* GOAL OF THE EXERCISE:
Each line from the beginning of the data below through the line containing "return body" should be repeated exactly, please.

* PROVIDED MATERIAL:
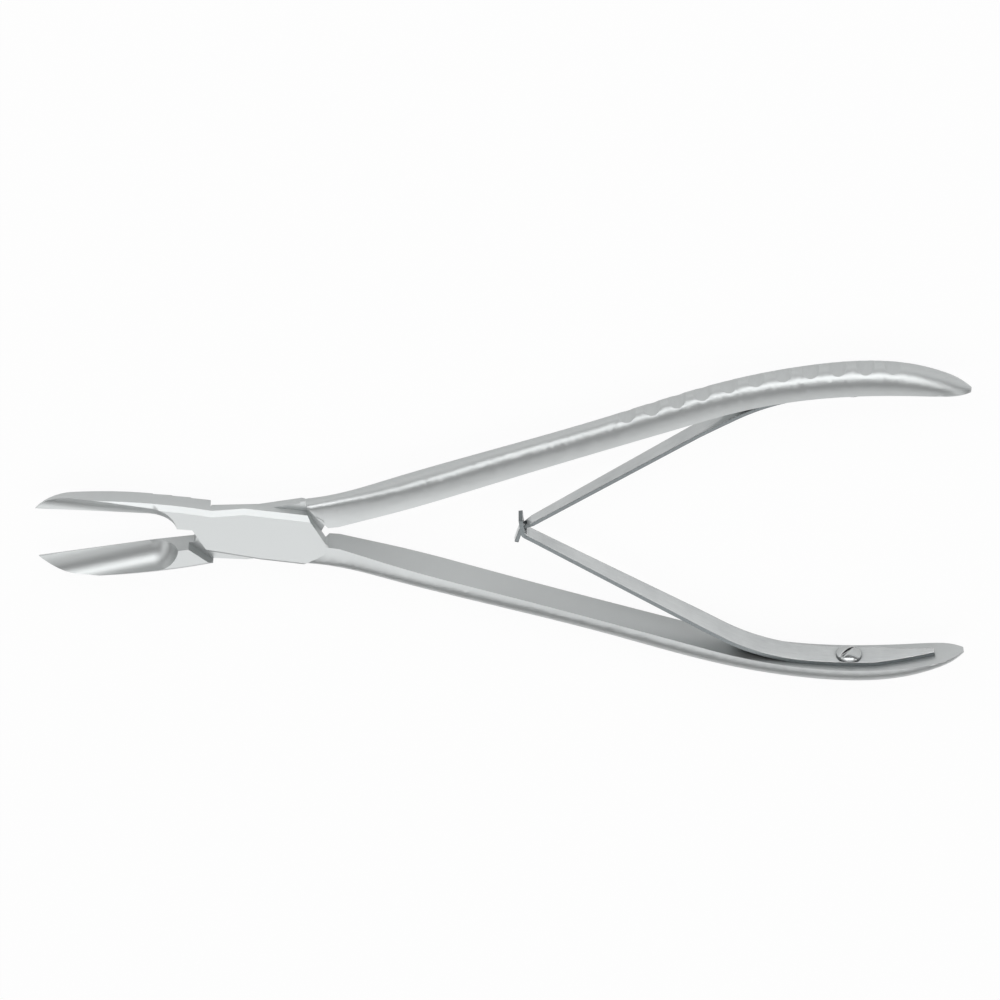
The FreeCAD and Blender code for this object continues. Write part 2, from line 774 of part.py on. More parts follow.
def strip_feature(name, start, heading, runs, flip):
    """The strip as a solid wider than any leaf, still to be trimmed to its outline."""
    width = 2 * size("leaf_arm_width")
    solid = strip(start, heading, runs, size("leaf_thickness")).extrude(vector(0, 0, width))
    solid.translate(vector(0, 0, size("joint_thickness") / 2 - width / 2))
    feature = doc.addObject("Part::Feature", name)
    feature.Shape = solid if flip == 1 else solid.mirror(vector(0, 0, 0), vector(0, 1, 0))
    return feature


def trim_outline(name, corners):
    """A plan outline of half widths, mirrored about the strip's middle and padded across the handles."""
    body = doc.addObject("PartDesign::Body", name)
    ring = corners + [(reach, "-" + width) for reach, width in reversed(corners)]
    sketch = outline_sketch(body, "XZ_Plane", name + "_outline", ring)
    pad(body, sketch, name + "_pad", "2 * sizes.leaf_foot_end", True)
    body.setExpression("Placement.Base.z", "sizes.joint_thickness / 2")
    return body


FOOT_PLAN = [
    ("leaf_flex_reach - leaf_flex_gap", "half:leaf_arm_width"),
    ("screw_reach", "half:leaf_foot_width"),
    ("leaf_taper_start", "half:leaf_foot_width"),
    ("leaf_foot_end", "half:leaf_foot_tip_width"),
]
TAB_PLAN = [
    ("leaf_end_reach", "half:leaf_arm_tip_width"),
    ("leaf_arm_end_reach", "half:leaf_arm_tip_width"),
    ("leaf_flex_reach - leaf_arm_straight", "half:leaf_arm_width"),
    ("leaf_flex_reach", "half:leaf_arm_width"),
]
HOOK_PLAN = [
    ("leaf_end_reach", "half:hook_width"),
    ("hook_start_reach", "half:hook_width"),
    ("hook_start_reach + hook_shoulder", "half:hook_arm_tip_width"),
    ("leaf_flex_reach - leaf_arm_straight", "half:hook_arm_width"),
    ("leaf_flex_reach", "half:leaf_arm_width"),
]


def common(name, members):
    feature = doc.addObject("Part::MultiCommon", name)
    feature.Shapes = members
    return feature


def minus(name, base, tool):
    feature = doc.addObject("Part::Cut", name)
    feature.Base = base
    feature.Tool = tool
    return feature


def spring_foot(name, flip):
    leaf = common(name + "_leaf", [foot_strip(name + "_strip", flip), trim_outline(name + "_plan", FOOT_PLAN)])
    hole = doc.addObject("Part::Cylinder", name + "_hole")
    hole.setExpression("Radius", "sizes.screw_shank_radius + sizes.screw_hole_clearance")
    hole.setExpression("Height", "4 * sizes.leaf_thickness")
    hole.Placement = off_face(size("screw_reach"), -size("leaf_thickness"), flip)
    foot = minus(name, leaf, hole)
    foot.Placement = turned(flip)
    return foot


def tab_window(name):
    """The window in the lower leaf's tab, square to the tab."""
    box = doc.addObject("Part::Box", name)
    box.setExpression("Length", "6 * sizes.leaf_thickness")
    box.setExpression("Width", "sizes.window_height")
    box.setExpression("Height", "sizes.window_width")
    corner = vector(-3 * size("leaf_thickness"), -size("window_height") / 2, -size("window_width") / 2)
    middle = vector(size("window_centre"), size("window_rise"), size("joint_thickness") / 2)
    return box, FreeCAD.Placement(middle, FreeCAD.Rotation()).multiply(FreeCAD.Placement(corner, FreeCAD.Rotation()))


def spring_arm(name, flip, end, plan):
    strip_solid = arm_strip(name + "_strip", flip, end)
    if end == "hook":
        arm = common(name, [strip_solid, trim_outline(name + "_plan", plan)])
    else:
        leaf = common(name + "_leaf", [strip_solid, trim_outline(name + "_plan", plan)])
        window, place = tab_window(name + "_window")
        window.Placement = turned(flip).inverse().multiply(place)
        arm = minus(name, leaf, window)
    arm.Placement = turned(flip)
    return arm


parts = [
    half("front_half", 1),
    half("rear_half", -1),
    pivot_screw(),
    spring_foot("lower_spring_foot", 1),
    spring_foot("upper_spring_foot", -1),
    spring_arm("lower_spring_arm", 1, "tab", TAB_PLAN),
    spring_arm("upper_spring_arm", -1, "hook", HOOK_PLAN),
    spring_screw("lower_spring_screw", 1),
    spring_screw("upper_spring_screw", -1),
]
doc.recompute()

for item in doc.Objects:
    if "Invalid" in item.State or "Error" in item.State:
        raise RuntimeError("%s did not build: %s" % (item.Name, item.State))
os.makedirs("parts", exist_ok=True)
for part in parts:
    part.Label = part.Name
    if part.Shape.isNull() or not part.Shape.isValid():
        raise RuntimeError(part.Name + " is not a valid solid")
    print(part.Name, "solids", len(part.Shape.Solids), "volume", round(part.Shape.Volume, 2), part.Shape.BoundBox)
    part.Shape.exportStep("parts/" + part.Name + ".step")
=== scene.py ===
import math

import bmesh
import bpy
from bpy.props import FloatProperty, FloatVectorProperty, PointerProperty
from mathutils import Matrix, Vector


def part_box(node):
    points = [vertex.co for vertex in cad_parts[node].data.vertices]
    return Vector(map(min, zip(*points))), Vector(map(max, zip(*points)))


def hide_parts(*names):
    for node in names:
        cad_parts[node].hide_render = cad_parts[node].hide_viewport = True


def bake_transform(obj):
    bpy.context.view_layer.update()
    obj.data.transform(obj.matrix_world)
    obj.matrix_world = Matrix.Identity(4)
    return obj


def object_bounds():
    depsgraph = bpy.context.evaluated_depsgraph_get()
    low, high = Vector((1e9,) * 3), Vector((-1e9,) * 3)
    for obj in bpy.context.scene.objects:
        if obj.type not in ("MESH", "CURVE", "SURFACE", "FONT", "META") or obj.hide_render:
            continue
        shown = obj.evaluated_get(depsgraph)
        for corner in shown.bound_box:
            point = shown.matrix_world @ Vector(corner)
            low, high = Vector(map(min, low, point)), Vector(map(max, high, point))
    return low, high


bl_info = {
    "name": "Bone cutting forceps",
    "version": (1, 0, 0),
    "blender": (4, 5, 0),
    "location": "View3D > Sidebar > Forceps",
    "description": "Dresses the packed forceps: satin steel halves, leaf springs, screws and a studio",
    "category": "Object",
}

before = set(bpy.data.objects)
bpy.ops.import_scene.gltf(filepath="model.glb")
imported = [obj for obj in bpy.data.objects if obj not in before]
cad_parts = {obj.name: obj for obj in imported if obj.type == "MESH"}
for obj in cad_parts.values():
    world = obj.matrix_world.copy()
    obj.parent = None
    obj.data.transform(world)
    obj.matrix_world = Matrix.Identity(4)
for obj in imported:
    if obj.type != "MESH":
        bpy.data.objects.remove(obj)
CAD_LOW, CAD_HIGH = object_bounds()
MM = 0.001
PIVOT_AXIS = Vector((0, 0, 1))
INNER_SHARE = 0.8
WELD_DISTANCE = 0.001 * MM
CRISP_ANGLE = math.radians(32)
STRIP_CRISP_ANGLE = math.radians(50)
NORMAL_WEIGHT = 50
BEVEL_SEGMENTS = 2
MASK_SAMPLES = 6
# Mask range of the worn edges' painted highlight
RUBBED_HIGHLIGHT_COSINES = (0.98, 0.90)
# Ambient occlusion range that the painted shade maps to its share
SHELTERED_SHARES = (0.92, 0.40)
SATIN_NOISE = {"patches": (90, 3, 0.6), "grain": (4200, 2, 0.6), "lines": (2600, 3, 0.65)}
LEAF_NOISE = {"patches": (140, 3, 0.6), "grain": (4500, 2, 0.6), "lines": (3400, 3, 0.7)}
CUT_EDGE_NOISE = (3000, 3, 0.7)
TURNED_GRAIN = (5000, 2, 0.6)
TURNED_RINGS = (7000, 3.0)
SATIN_RELIEF = 0.0035 * MM
LEAF_RELIEF = 0.003 * MM
CUT_EDGE_RELIEF = 0.006 * MM
TURNED_RELIEF = 0.004 * MM
FLOOR_HALF_SIDE = 3.0
FLOOR_COLOUR = (0.9, 0.9, 0.9)
NEAR_CLIP = 0.01


class HandleLine(bpy.types.PropertyGroup):
    """The inner face of a handle, drawn closed: a straight line and then a bow."""
    start: FloatProperty(name="Start", description="Distance from the pivot to the face's start",
                         default=17.6 * MM, unit="LENGTH", precision=5)
    gap: FloatProperty(name="Gap", description="Distance from the mid-line to the face's start",
                       default=0.4 * MM, unit="LENGTH", precision=5)
    slope: FloatProperty(name="Slope", description="Angle between the face and the mid-line",
                         default=math.radians(11.56), subtype="ANGLE")
    straight: FloatProperty(name="Straight", description="Length of the straight part",
                            default=80.05 * MM, unit="LENGTH", precision=5)
    bow_radius: FloatProperty(name="Bow radius", description="Radius of the bowed part",
                              default=97.5 * MM, unit="LENGTH", precision=5)
    half_opening: FloatProperty(name="Half opening", description="Turn of each half from closed to rest",
                                default=math.radians(7.8), subtype="ANGLE")
    middle_height: FloatProperty(name="Middle height", description="Height of the handles' middle",
                                 default=2.45 * MM, unit="LENGTH", precision=5)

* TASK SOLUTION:
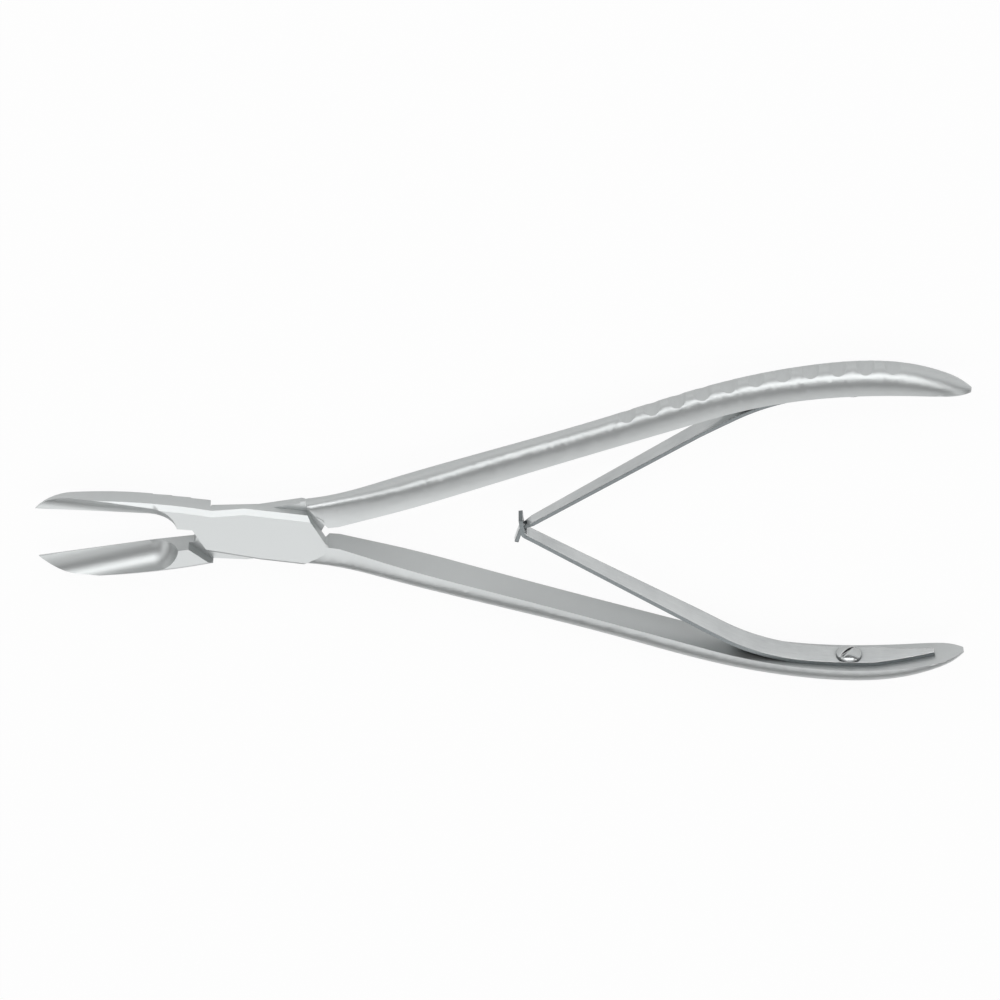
The FreeCAD and Blender code for this object continues. Write part 2, from line 774 of part.py on. More parts follow.
def strip_feature(name, start, heading, runs, flip):
    """The strip as a solid wider than any leaf, still to be trimmed to its outline."""
    width = 2 * size("leaf_arm_width")
    solid = strip(start, heading, runs, size("leaf_thickness")).extrude(vector(0, 0, width))
    solid.translate(vector(0, 0, size("joint_thickness") / 2 - width / 2))
    feature = doc.addObject("Part::Feature", name)
    feature.Shape = solid if flip == 1 else solid.mirror(vector(0, 0, 0), vector(0, 1, 0))
    return feature


def trim_outline(name, corners):
    """A plan outline of half widths, mirrored about the strip's middle and padded across the handles."""
    body = doc.addObject("PartDesign::Body", name)
    ring = corners + [(reach, "-" + width) for reach, width in reversed(corners)]
    sketch = outline_sketch(body, "XZ_Plane", name + "_outline", ring)
    pad(body, sketch, name + "_pad", "2 * sizes.leaf_foot_end", True)
    body.setExpression("Placement.Base.z", "sizes.joint_thickness / 2")
    return body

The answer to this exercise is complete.